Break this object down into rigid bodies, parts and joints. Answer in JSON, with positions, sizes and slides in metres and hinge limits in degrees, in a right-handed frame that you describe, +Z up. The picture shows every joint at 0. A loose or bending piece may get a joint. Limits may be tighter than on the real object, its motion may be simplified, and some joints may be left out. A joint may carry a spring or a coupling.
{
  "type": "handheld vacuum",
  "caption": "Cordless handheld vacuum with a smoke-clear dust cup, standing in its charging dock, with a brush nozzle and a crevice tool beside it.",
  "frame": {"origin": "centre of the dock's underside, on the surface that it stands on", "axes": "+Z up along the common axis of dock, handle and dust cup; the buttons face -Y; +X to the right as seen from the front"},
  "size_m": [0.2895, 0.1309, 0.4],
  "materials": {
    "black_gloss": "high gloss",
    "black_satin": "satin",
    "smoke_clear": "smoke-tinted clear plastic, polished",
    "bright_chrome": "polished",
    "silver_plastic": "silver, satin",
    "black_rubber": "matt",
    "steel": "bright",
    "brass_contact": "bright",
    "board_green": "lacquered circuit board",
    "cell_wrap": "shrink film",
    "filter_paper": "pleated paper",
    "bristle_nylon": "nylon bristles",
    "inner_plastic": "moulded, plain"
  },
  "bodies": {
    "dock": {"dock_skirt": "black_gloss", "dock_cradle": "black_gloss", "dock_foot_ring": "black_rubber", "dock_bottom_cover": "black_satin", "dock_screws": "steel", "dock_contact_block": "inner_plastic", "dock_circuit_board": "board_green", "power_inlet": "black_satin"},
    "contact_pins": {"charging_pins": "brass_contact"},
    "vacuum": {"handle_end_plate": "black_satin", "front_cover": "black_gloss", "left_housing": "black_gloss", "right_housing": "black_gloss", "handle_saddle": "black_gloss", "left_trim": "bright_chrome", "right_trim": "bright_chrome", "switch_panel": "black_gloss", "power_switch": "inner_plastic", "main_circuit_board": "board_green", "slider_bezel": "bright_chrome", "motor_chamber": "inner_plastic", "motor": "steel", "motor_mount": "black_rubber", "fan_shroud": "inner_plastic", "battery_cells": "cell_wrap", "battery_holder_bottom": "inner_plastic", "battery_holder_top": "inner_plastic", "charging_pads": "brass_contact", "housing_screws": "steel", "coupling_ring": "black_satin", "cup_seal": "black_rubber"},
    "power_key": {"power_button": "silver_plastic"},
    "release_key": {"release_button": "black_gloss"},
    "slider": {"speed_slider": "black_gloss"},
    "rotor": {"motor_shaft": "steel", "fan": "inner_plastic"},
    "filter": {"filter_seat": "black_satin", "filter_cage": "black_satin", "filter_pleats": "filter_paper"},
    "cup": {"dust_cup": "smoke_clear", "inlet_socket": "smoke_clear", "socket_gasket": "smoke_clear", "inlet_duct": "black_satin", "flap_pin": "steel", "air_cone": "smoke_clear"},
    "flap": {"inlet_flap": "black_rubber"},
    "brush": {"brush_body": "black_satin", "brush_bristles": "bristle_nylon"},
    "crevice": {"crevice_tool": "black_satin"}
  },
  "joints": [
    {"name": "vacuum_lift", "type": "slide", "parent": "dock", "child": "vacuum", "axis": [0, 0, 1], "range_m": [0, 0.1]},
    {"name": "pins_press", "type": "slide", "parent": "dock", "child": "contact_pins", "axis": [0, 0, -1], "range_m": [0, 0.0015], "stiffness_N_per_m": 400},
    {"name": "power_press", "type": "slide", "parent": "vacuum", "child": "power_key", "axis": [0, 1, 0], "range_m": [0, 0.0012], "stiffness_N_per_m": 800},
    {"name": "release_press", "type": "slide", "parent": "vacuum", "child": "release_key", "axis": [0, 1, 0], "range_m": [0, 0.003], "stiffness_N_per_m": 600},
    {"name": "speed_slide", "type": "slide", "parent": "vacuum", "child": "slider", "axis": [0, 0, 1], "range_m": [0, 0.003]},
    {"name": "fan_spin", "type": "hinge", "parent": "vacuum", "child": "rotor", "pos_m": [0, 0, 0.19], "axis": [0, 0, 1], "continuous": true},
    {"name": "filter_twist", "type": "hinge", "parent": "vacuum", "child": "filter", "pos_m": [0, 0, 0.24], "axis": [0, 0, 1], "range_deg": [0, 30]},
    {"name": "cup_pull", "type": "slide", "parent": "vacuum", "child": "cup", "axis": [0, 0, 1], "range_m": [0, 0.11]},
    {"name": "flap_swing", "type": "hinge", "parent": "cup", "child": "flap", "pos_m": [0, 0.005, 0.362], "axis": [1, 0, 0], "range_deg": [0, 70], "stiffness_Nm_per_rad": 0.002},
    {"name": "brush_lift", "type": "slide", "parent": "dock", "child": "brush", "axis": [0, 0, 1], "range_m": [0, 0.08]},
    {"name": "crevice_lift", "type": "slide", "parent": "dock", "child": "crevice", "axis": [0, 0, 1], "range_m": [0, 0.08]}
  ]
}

━━━

### Set problem
Write down every line of the data exactly as it appears above.

### Reply to the exercise
Break this object down into rigid bodies, parts and joints. Answer in JSON, with positions, sizes and slides in metres and hinge limits in degrees, in a right-handed frame that you describe, +Z up. The picture shows every joint at 0. A loose or bending piece may get a joint. Limits may be tighter than on the real object, its motion may be simplified, and some joints may be left out. A joint may carry a spring or a coupling.
{
  "type": "handheld vacuum",
  "caption": "Cordless handheld vacuum with a smoke-clear dust cup, standing in its charging dock, with a brush nozzle and a crevice tool beside it.",
  "frame": {"origin": "centre of the dock's underside, on the surface that it stands on", "axes": "+Z up along the common axis of dock, handle and dust cup; the buttons face -Y; +X to the right as seen from the front"},
  "size_m": [0.2895, 0.1309, 0.4],
  "materials": {
    "black_gloss": "high gloss",
    "black_satin": "satin",
    "smoke_clear": "smoke-tinted clear plastic, polished",
    "bright_chrome": "polished",
    "silver_plastic": "silver, satin",
    "black_rubber": "matt",
    "steel": "bright",
    "brass_contact": "bright",
    "board_green": "lacquered circuit board",
    "cell_wrap": "shrink film",
    "filter_paper": "pleated paper",
    "bristle_nylon": "nylon bristles",
    "inner_plastic": "moulded, plain"
  },
  "bodies": {
    "dock": {"dock_skirt": "black_gloss", "dock_cradle": "black_gloss", "dock_foot_ring": "black_rubber", "dock_bottom_cover": "black_satin", "dock_screws": "steel", "dock_contact_block": "inner_plastic", "dock_circuit_board": "board_green", "power_inlet": "black_satin"},
    "contact_pins": {"charging_pins": "brass_contact"},
    "vacuum": {"handle_end_plate": "black_satin", "front_cover": "black_gloss", "left_housing": "black_gloss", "right_housing": "black_gloss", "handle_saddle": "black_gloss", "left_trim": "bright_chrome", "right_trim": "bright_chrome", "switch_panel": "black_gloss", "power_switch": "inner_plastic", "main_circuit_board": "board_green", "slider_bezel": "bright_chrome", "motor_chamber": "inner_plastic", "motor": "steel", "motor_mount": "black_rubber", "fan_shroud": "inner_plastic", "battery_cells": "cell_wrap", "battery_holder_bottom": "inner_plastic", "battery_holder_top": "inner_plastic", "charging_pads": "brass_contact", "housing_screws": "steel", "coupling_ring": "black_satin", "cup_seal": "black_rubber"},
    "power_key": {"power_button": "silver_plastic"},
    "release_key": {"release_button": "black_gloss"},
    "slider": {"speed_slider": "black_gloss"},
    "rotor": {"motor_shaft": "steel", "fan": "inner_plastic"},
    "filter": {"filter_seat": "black_satin", "filter_cage": "black_satin", "filter_pleats": "filter_paper"},
    "cup": {"dust_cup": "smoke_clear", "inlet_socket": "smoke_clear", "socket_gasket": "smoke_clear", "inlet_duct": "black_satin", "flap_pin": "steel", "air_cone": "smoke_clear"},
    "flap": {"inlet_flap": "black_rubber"},
    "brush": {"brush_body": "black_satin", "brush_bristles": "bristle_nylon"},
    "crevice": {"crevice_tool": "black_satin"}
  },
  "joints": [
    {"name": "vacuum_lift", "type": "slide", "parent": "dock", "child": "vacuum", "axis": [0, 0, 1], "range_m": [0, 0.1]},
    {"name": "pins_press", "type": "slide", "parent": "dock", "child": "contact_pins", "axis": [0, 0, -1], "range_m": [0, 0.0015], "stiffness_N_per_m": 400},
    {"name": "power_press", "type": "slide", "parent": "vacuum", "child": "power_key", "axis": [0, 1, 0], "range_m": [0, 0.0012], "stiffness_N_per_m": 800},
    {"name": "release_press", "type": "slide", "parent": "vacuum", "child": "release_key", "axis": [0, 1, 0], "range_m": [0, 0.003], "stiffness_N_per_m": 600},
    {"name": "speed_slide", "type": "slide", "parent": "vacuum", "child": "slider", "axis": [0, 0, 1], "range_m": [0, 0.003]},
    {"name": "fan_spin", "type": "hinge", "parent": "vacuum", "child": "rotor", "pos_m": [0, 0, 0.19], "axis": [0, 0, 1], "continuous": true},
    {"name": "filter_twist", "type": "hinge", "parent": "vacuum", "child": "filter", "pos_m": [0, 0, 0.24], "axis": [0, 0, 1], "range_deg": [0, 30]},
    {"name": "cup_pull", "type": "slide", "parent": "vacuum", "child": "cup", "axis": [0, 0, 1], "range_m": [0, 0.11]},
    {"name": "flap_swing", "type": "hinge", "parent": "cup", "child": "flap", "pos_m": [0, 0.005, 0.362], "axis": [1, 0, 0], "range_deg": [0, 70], "stiffness_Nm_per_rad": 0.002},
    {"name": "brush_lift", "type": "slide", "parent": "dock", "child": "brush", "axis": [0, 0, 1], "range_m": [0, 0.08]},
    {"name": "crevice_lift", "type": "slide", "parent": "dock", "child": "crevice", "axis": [0, 0, 1], "range_m": [0, 0.08]}
  ]
}